Dans le ventre de la baleine
«Je ne me compare pas à Jésus. Mais j’ai vécu en prison la même situation que lui au désert: seul face à mes doutes, mes peurs, mes interrogations sur la vie, le sens de ce qui m’arrivait». Si Ray Krone se réfère facilement à la Bible, c’est qu’il l’a lue trois fois en entier lors de sa détention. «Elle était devenue mon oreiller». Outre Jésus, d’autres personnages ont réussi à donner un sens à son expérience. Il s’est notamment identifié à Job et à Jonas. Le premier a tout perdu et le second a passé trois jours dans le ventre d’une baleine. «Je ressentais le même sentiment d’abandon, de froid et d’obscurité que dans le ventre d’un animal».
«Ma foi avait été en sommeil»
Suite à sa première condamnation, Ray Krone a passé trois ans dans le couloir de la mort, en isolement. Il n’avait de contact qu’avec ses gardiens. Il n’avait droit qu’à deux visites personnelles et deux appels téléphoniques par mois. Il sortait de sa cellule trois fois par semaine. Pour une promenade de deux heures dans une cour intérieure, chevilles et poignets enchaînés. Ses repas étaient pratiquement toujours froids.
Le réveil de la foi
«Je me suis d’abord révolté contre ce qui m’arrivait. J’avais seulement 35 ans. Je me demandais pourquoi Dieu me faisait subir cela». D’une famille luthérienne d’origine allemande, Ray a été élevé dans la foi et ne l’a jamais perdue. Il s’est cependant éloigné de la pratique religieuse quand il s’est engagé dans l’armée et que tout allait bien dans sa vie.
«J’ai compris qu’un homme ne pouvait pas décider de la mort d’un autre»

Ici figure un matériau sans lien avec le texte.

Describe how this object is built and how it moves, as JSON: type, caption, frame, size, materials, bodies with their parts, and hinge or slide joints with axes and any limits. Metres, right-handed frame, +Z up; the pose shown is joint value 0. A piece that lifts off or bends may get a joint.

Dès son arrestation, pour une accusation de meurtre en 1991, il se raccroche cependant à ses croyances. Les premières semaines d’incarcération, il prie chaque nuit que Dieu le sorte de là. Il se promet de lire tous les soirs un passage de la Bible. «Petit à petit, j’ai commencé à ressentir, après la lecture de la Bible, que j’avais plus de force intérieure». Le livre sacré devient sa principale bouée de sauvetage. «Ce n’était pas une naissance, c’était une renaissance. Ma foi avait été en sommeil un moment, et cette épreuve l’a réveillée. A chaque fois que j’étais dans un moment de désespoir profond, je tombais sur un passage de la Bible qui correspondait à mon état d’esprit. Et cela me redonnait de la force».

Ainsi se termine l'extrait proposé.